### Given problem
In the listing below, locate the line that contains "Model this object" and the line that contains "const GAP = 0.3; // between pieces that touch". Restate word for word those two lines and every line between them, and nothing else.

### Data rows
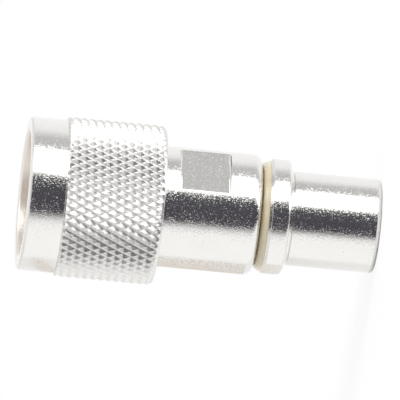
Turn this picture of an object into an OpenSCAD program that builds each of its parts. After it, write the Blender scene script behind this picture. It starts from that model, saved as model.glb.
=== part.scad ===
// N type coaxial cable plug, clamp style, for coaxial cable of about 10 mm.
// The part stands on the rear end of its back nut, centred on the Z axis, with
// the mating end up. Lengths and heights run along Z from the rear end.
// Millimetres.

/* [Back nut] */
// Bore for the cable
cable_bore_d = 10.6; // [10:0.1:12]
// Chamfer of that bore at the rear end
cable_edge = 0.15; // [0.1:0.05:0.25]
// Wall of the tail round the cable bore
tail_wall = 0.95; // [0.8:0.05:1.5]
// Length of the tail behind the flange, relief included
tail_len = 12.2; // [8:0.1:18]
// Rounding of the tail's rear edge
tail_round = 0.6; // [0.2:0.1:0.7]
// Width of the relief between the flange and the tail
neck_w = 0.55; // [0.4:0.05:1.2]
// Depth of that relief
neck_depth = 0.25; // [0.1:0.05:0.4]
// Height of the flange above the tail
flange_rise = 1.525; // [1:0.025:2.5]
// Length of the flange
flange_len = 2.75; // [2:0.05:5]
// Depth of the two flats milled into the flange
flange_flat_depth = 0.675; // [0.4:0.025:0.9]
// Length of the chamfer on the flange's front
flange_chamfer_len = 0.35; // [0.2:0.05:1.4]
// Rounding of the flange's rear edge
flange_rear_round = 0.5; // [0.2:0.05:0.8]
// Turn of the flange's flats from the body's flats, in degrees
flange_turn = 56; // [0:1:180]
// Wall of the threaded part round the cable bore
back_thread_wall = 0.72; // [0.6:0.02:1.2]

/* [Body] */
// Wall of the body round the back nut's thread
body_wall = 1.9; // [1.7:0.1:2.6]
// Length of the body
body_len = 17.15; // [16.8:0.05:20]
// Depth of the two wrench flats milled into the body
body_flat_depth = 0.9; // [0.4:0.1:1.2]
// Length of the wrench flats
body_flats_len = 6.75; // [5:0.05:7]
// Distance from the body's rear end to the flats
body_flats_offset = 4.3; // [3.5:0.1:4.5]
// Rounding of the body's rear edge
body_rear_round = 1.2; // [0.5:0.1:1.6]
// Diameter of the counterbore that takes the outer contact's collar
collar_bore_d = 11.2; // [10.6:0.1:12]
// Depth of that counterbore
collar_depth = 3.5; // [3:0.1:4]
// Width of the ledge under the collar
collar_ledge = 0.6; // [0.3:0.1:0.9]
// Length of the bore that takes the rear insulator
middle_bore_len = 3.1; // [2.8:0.1:3.5]

/* [Coupling nut] */
// Wall of the smooth skirt round the body
nut_wall = 2.1; // [1.6:0.1:3]
// Length of the nut behind the retaining ring's groove
nut_tail = 1.9; // [1.2:0.1:2.4]
// Length of the smooth skirt
nut_skirt_len = 4.9; // [3:0.1:7]
// Height of the knurl's points above the skirt
knurl_rise = 0.4; // [0.2:0.05:0.6]
// Depth of the knurl from its points to its valleys
knurl_depth = 0.42; // [0.3:0.02:0.6]
// Knurl diamonds round the nut, an even number
knurl_count = 62; // [48:4:72]
// Rows of half diamonds along the nut
knurl_rows = 12; // [8:1:14]
// Plain rim behind the knurl
nut_rim = 0.45; // [0.2:0.05:0.8]
// Chamfer on the front edges of the skirt
nut_edge = 0.35; // [0.1:0.05:0.5]
// Diameter over the crests of the coupling thread
thread_crest_d = 14.9; // [14.7:0.05:15.4]
// Length of the coupling thread
thread_len = 8.3; // [6:0.1:9]
// Step from the thread's crests to the counterbore in front of it
mouth_step = 0.75; // [0.5:0.05:1]
// Depth of that counterbore
mouth_depth = 2.2; // [1:0.1:3]

/* [Line] */
// Distance from the body's front face to the reference plane
ferrule_len = 10.5; // [10:0.1:11.5]
// Distance from the reference plane to the nut's front edge
nut_lead = 3.4; // [3:0.1:3.8]
// Bore of the outer conductor
line_bore_d = 7; // [6.6:0.05:7.4]
// Wall of the outer contact's sleeve
ferrule_wall = 0.525; // [0.4:0.025:0.7]
// Rounding of the sleeve's front edge
ferrule_round = 0.2; // [0.1:0.05:0.3]
// Width of the four slots in the sleeve
ferrule_slot_w = 0.4; // [0.2:0.05:0.6]
// Length of those slots
ferrule_slot_len = 5; // [3:0.1:6]
// Diameter of the inner conductor
line_pin_d = 3.04; // [2.9:0.02:3.4]
// Diameter of the contact pin's tip
tip_d = 1.6; // [1.5:0.02:1.8]
// Length of the tip from its shoulder
tip_len = 8; // [7:0.1:8.5]
// Distance from the reference plane back to the tip's shoulder
shoulder_depth = 5.4; // [5.2:0.1:6]
// Wall of the solder cup
cup_wall = 0.5; // [0.3:0.05:0.8]
// Diameter of the hole in the solder cup
cup_bore_d = 2.8; // [2.6:0.1:3.2]
// Length of the solder cup
cup_len = 6; // [5:0.1:6.5]
// Length of solid metal between the hole and the line section
cup_floor = 1; // [0.5:0.1:2]
// Diameter of the solder hole in the side of the cup
cup_hole_d = 1; // [0.6:0.1:1.4]
// Length of the front insulator
front_insulator_len = 7.8; // [6:0.1:8]
// Length of the rear insulator
rear_insulator_len = 2; // [1.6:0.1:2.2]

/* [Seals and retaining ring] */
// Thickness of the front gasket
gasket_t = 1.4; // [1:0.1:1.8]
// Width of the front gasket from its inner to its outer edge
gasket_w = 2; // [1.5:0.1:2.1]
// Space between the outer contact's sleeve and the front gasket
gasket_stand = 1.25; // [1:0.05:1.4]
// Thickness of the retaining ring
ring_t = 0.9; // [0.6:0.05:1.1]
// Width of the retaining ring from its inner to its outer edge
ring_w = 1; // [0.8:0.05:1.2]
// Depth to which the retaining ring lies in the body
ring_seat = 0.45; // [0.3:0.05:0.6]
// Width of the split in the retaining ring
ring_split = 1.6; // [1:0.1:3]
// Distance from the body's front face to the ring's groove
ring_offset = 1.1; // [0.8:0.1:1.4]
// Thickness of the seal ring between the body and the back nut
seal_t = 1.05; // [0.8:0.05:1.3]
// Width of the seal ring from its inner to its outer edge
seal_w = 1.3; // [1:0.05:1.5]
// Rounding of the seal ring's outer edge on the body's side
seal_round = 1; // [0.5:0.05:1.0]

/* [Cable clamp] */
// Length of the braid clamp's flange
clamp_len = 2.8; // [2.4:0.1:3]
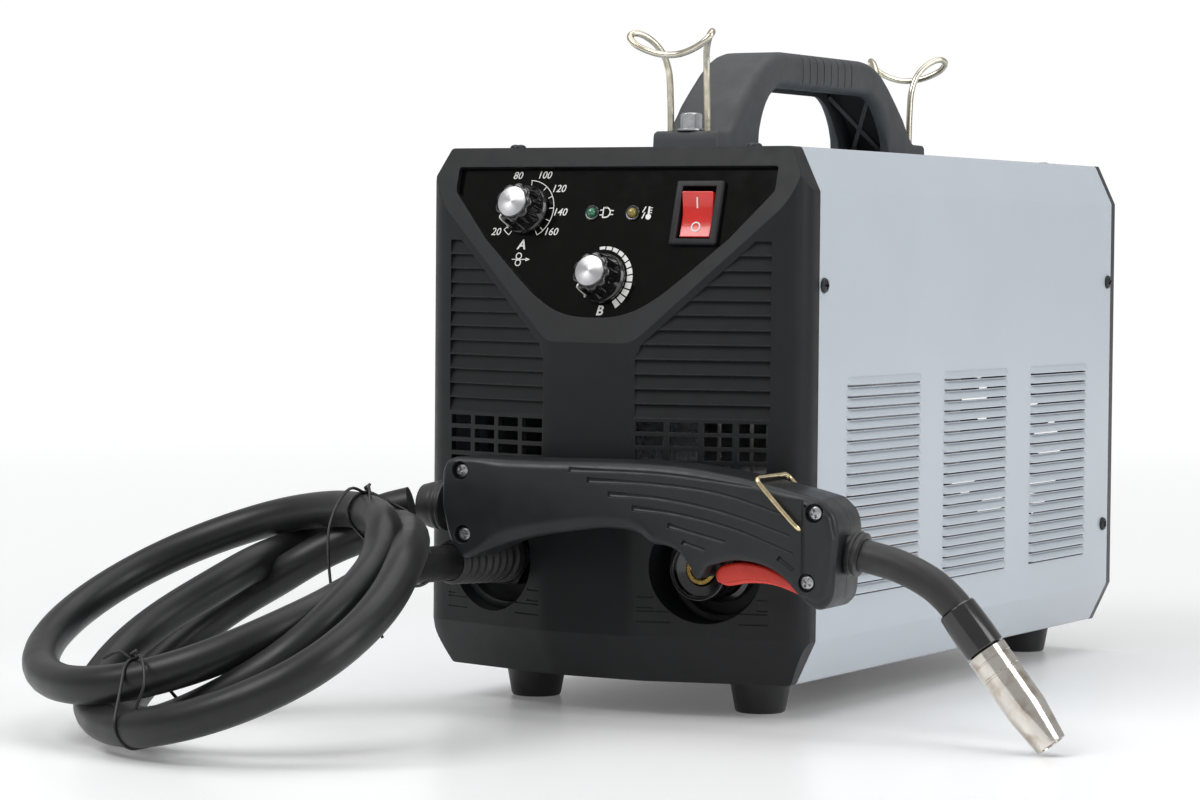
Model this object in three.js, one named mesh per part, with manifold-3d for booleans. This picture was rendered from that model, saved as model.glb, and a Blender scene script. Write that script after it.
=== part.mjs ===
// Compact wire-feed welder on four rubber feet, with its torch, coiled torch lead and two wire torch rests.
// Millimetres, +Z up. X runs to the right seen from the front, Y runs from the front towards the back.
import * as THREE from 'three';
import { mergeVertices } from 'three/addons/utils/BufferGeometryUtils.js';
import Module from 'manifold-3d';

const wasm = await Module();
wasm.setup();

// ---------- Driving dimensions ----------
const CASE_HALF = 102.5; // half width of the case
const CASE_BOTTOM = 17;
const CASE_TOP = 269;
const CHAMFER_X = 10; // corner chamfers of the octagonal case section
const CHAMFER_Z = 21;
const JOINT_Y = 19; // where the front panel meets the sheet-metal cover
const COVER_REAR = 388.6;
const CASE_REAR = 394;
const SHEET = 1.5; // sheet-metal thickness
const WALL = 3; // moulded wall thickness
const GAP = 0.3; // between pieces that touch

const STRIP_HALF = 23.2; // flat centre strip of the front panel
const STRIP_Y = -17.5;
const SLOPE = THREE.MathUtils.degToRad(15.5); // the panel's two sides slope back
const LEAN = THREE.MathUtils.degToRad(16.5); // the control facet leans back
const LEAN_FOOT_Z = 176.3;

const RECESS_X = 58; // connector recesses
const RECESS_Z = 72;
const RECESS_R = 26;
const RECESS_FLOOR_Y = 13;

const KNOB_CURRENT = [-47, 66]; // places on the control facet: across, and up from its foot
const KNOB_VOLTAGE = [1.3, 32];
const LED_POWER = [-10.5, 64.8];
const LED_FAULT = [11.5, 64.8];
const SWITCH = [46.5, 64.6];
const SWITCH_REST = THREE.MathUtils.degToRad(9); // rocker tilt in the OFF position

const FOOT_X = 62;
const FOOT_Y = [43, 366];

const HANDLE_MID_Y = 201;
const HANDLE_HALF_X = 18;
const HANDLE_TOP = 321.5;
const HANDLE_BOLT_Y = 117; // bolts and torch rests, from the middle of the handle
const HOOK_LEG_Y = 119.3;
const HOOK_LEG_X = 10.2;
const HOOK_WIRE_R = 1.65;

const DOOR_Y = [45, 345];
const DOOR_Z = [45, 240];
const LATCH = [61, 142.5]; // middle of the door latch, in y and z
const LOUVRE_COLUMNS = [[51, 134], [164, 243], [276, 353]];
const LOUVRE_ROWS = 20;
const LOUVRE_Z = 59;
const LOUVRE_PITCH = 5.25;
const DIVIDER_X = -20; // wall between the wire bay and the electronics

const SPOOL_Y = 262;
const SPOOL_Z = 140;
const WIRE_LINE_X = -58;
const ROLL_Y = 82;
const DRIVE_ROLL_Z = 57;
const DRIVE_ROLL_R = 15;
const PRESSURE_ROLL_R = 11;

const PRESSURE_PIVOT = [116, 90]; // pivot of the pressure arm, in y and z

const FAN_X = 42;
const FAN_Y = 374;
const FAN_Z = 110;
const MAINS_X = -60; // mains lead's gland on the rear panel
const MAINS_Z = 60;

const CABLE_R = 8.5;
const TORCH_AT = [-60, -46]; // rear end of the torch handle
const TORCH_TURN = THREE.MathUtils.degToRad(4);
const TORCH_HALF = 16.5; // half width of the torch handle
const NECK_END = [260.1, 56]; // along and up, in the torch's own plane
const NECK_DIP = THREE.MathUtils.degToRad(-52.2);

// ---------- Colours and finishes ----------
const FINISH = {
  cover: { color: 0xb9c2cc, roughness: 0.35, metalness: 0.1 },
  panel: { color: 0x242628, roughness: 0.5, metalness: 0 },
  plate: { color: 0x0b0a0a, roughness: 0.12, metalness: 0 },
  grip: { color: 0x4b4e50, roughness: 0.6, metalness: 0 },
  torch: { color: 0x2d3032, roughness: 0.5, metalness: 0 },
  rubber: { color: 0x18191a, roughness: 0.7, metalness: 0 },
  red: { color: 0xd2281e, roughness: 0.25, metalness: 0 },
  brass: { color: 0xc9a24a, roughness: 0.3, metalness: 1 },
  nickel: { color: 0xc4c2bc, roughness: 0.2, metalness: 1 },
  copper: { color: 0xb5703f, roughness: 0.35, metalness: 1 },
  steel: { color: 0x9a9ca0, roughness: 0.4, metalness: 1 },
  zinc: { color: 0xa9acb0, roughness: 0.45, metalness: 0.9 },
  aluminium: { color: 0xc8c9cb, roughness: 0.35, metalness: 1 },
  board: { color: 0x1f5a35, roughness: 0.5, metalness: 0 },
  green: { color: 0x1c7a4c, roughness: 0.2, metalness: 0 },
  amber: { color: 0x8a7414, roughness: 0.2, metalness: 0 },
  spool: { color: 0x2a2c30, roughness: 0.5, metalness: 0 },
};

// ---------- Solid helpers ----------
const X = new THREE.Vector3(1, 0, 0);
const Y = new THREE.Vector3(0, 1, 0);
const Z = new THREE.Vector3(0, 0, 1);
const basis = (a, b, c) => new THREE.Matrix4().makeBasis(a, b, c);

// A geometry as one closed solid with its faces turned outwards.
function solid(geometry) {
  const bare = new THREE.BufferGeometry().setAttribute('position', geometry.getAttribute('position'));
  bare.setIndex(geometry.index);
  const merged = mergeVertices(bare, 1e-4);
  const triangles = [];
  for (let i = 0; i < merged.index.count; i += 3) {
    const [a, b, c] = merged.index.array.slice(i, i + 3);
    if (a !== b && b !== c && c !== a) triangles.push(a, b, c);
  }
  const build = (triVerts) => new wasm.Manifold(new wasm.Mesh({
    numProp: 3,
    vertProperties: merged.attributes.position.array,
    triVerts: new Uint32Array(triVerts),
  }));
  const body = build(triangles);
  return body.volume() < 0 ? build(triangles.reverse()) : body;
}

function geometryOf(body) {
  const mesh = body.getMesh();
  const geometry = new THREE.BufferGeometry();
  geometry.setAttribute('position', new THREE.BufferAttribute(mesh.vertProperties, 3));
  geometry.setIndex(new THREE.BufferAttribute(mesh.triVerts, 1));
  geometry.computeVertexNormals();
  return geometry;
}

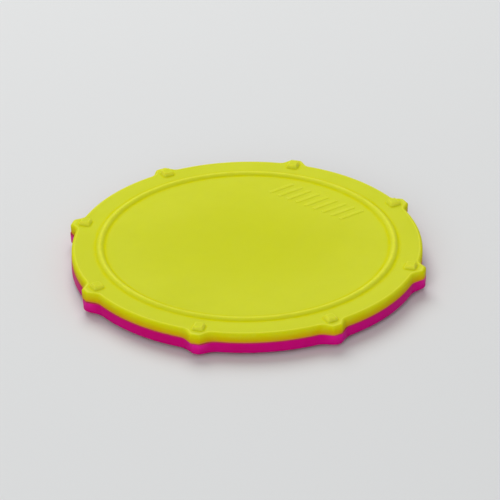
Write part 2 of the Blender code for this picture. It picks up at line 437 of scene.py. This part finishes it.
outline = {
    "rimRadius": 97.0 * mm,
    "lugs": 8,
    "seamRound": 0.14 * mm,
    "seamWear": 0.3,
    "wallSteps": 5,
    "roundSteps": 8,
    "seamSteps": 3,
    "lugSpan": 12.0 * mm,  # how far the closer points reach to each side of a lug
    "seamLug": {"tip": 4.6 * mm, "root": 15.5 * mm, "tipSoft": 0.65 * mm, "rootSoft": 1.9 * mm},
    "wearRate": 2.0,  # how soon round the edge the painted highlight ends
    "depthRate": 1.6,  # and how soon the painted shade is full
}
spacing = {  # how far apart the points stand
    "fine": 0.12 * mm,
    "bead": 0.25 * mm,
    "lug": 0.4 * mm,
    "near": 0.5 * mm,
    "flat": 0.6 * mm,
    "rim": 1.3 * mm,
}
lugAngle = math.tau / outline["lugs"]
bead = {
    "radius": 81.3 * mm,
    "halfWidth": 2.9 * mm,
    "height": 1.5 * mm,
    "footReach": 1.6 * mm,  # how far the painted shade at its foot reaches out onto the flat
    # painted highlight on the crest
    "crestWear": 0.5,
    "dustFull": 1.4,  # the painted shade is full at the foot and gone on the crest
    "dustFade": 1.6,
}
boss = {
    "half": 2.85 * mm,
    "corner": 0.8 * mm,
    "wall": 1.5 * mm,  # how far the soft side reaches across, seen from above
    "fineFrom": 2.2 * mm,  # where round the pad the closest points start and end, from a lug's middle
    "fineTo": 3.5 * mm,
    "wearAt": -0.15,  # where the painted highlight is centred, in widths of the soft side, out from the boss's side
    "wearReach": 0.38,
    "wear": 0.9,
    # painted shade at the boss's foot
    "dustAt": 0.6,
    "dustReach": 0.3,
}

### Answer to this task
Model this object in three.js, one named mesh per part, with manifold-3d for booleans. This picture was rendered from that model, saved as model.glb, and a Blender scene script. Write that script after it.
=== part.mjs ===
// Compact wire-feed welder on four rubber feet, with its torch, coiled torch lead and two wire torch rests.
// Millimetres, +Z up. X runs to the right seen from the front, Y runs from the front towards the back.
import * as THREE from 'three';
import { mergeVertices } from 'three/addons/utils/BufferGeometryUtils.js';
import Module from 'manifold-3d';

const wasm = await Module();
wasm.setup();

// ---------- Driving dimensions ----------
const CASE_HALF = 102.5; // half width of the case
const CASE_BOTTOM = 17;
const CASE_TOP = 269;
const CHAMFER_X = 10; // corner chamfers of the octagonal case section
const CHAMFER_Z = 21;
const JOINT_Y = 19; // where the front panel meets the sheet-metal cover
const COVER_REAR = 388.6;
const CASE_REAR = 394;
const SHEET = 1.5; // sheet-metal thickness
const WALL = 3; // moulded wall thickness
const GAP = 0.3; // between pieces that touch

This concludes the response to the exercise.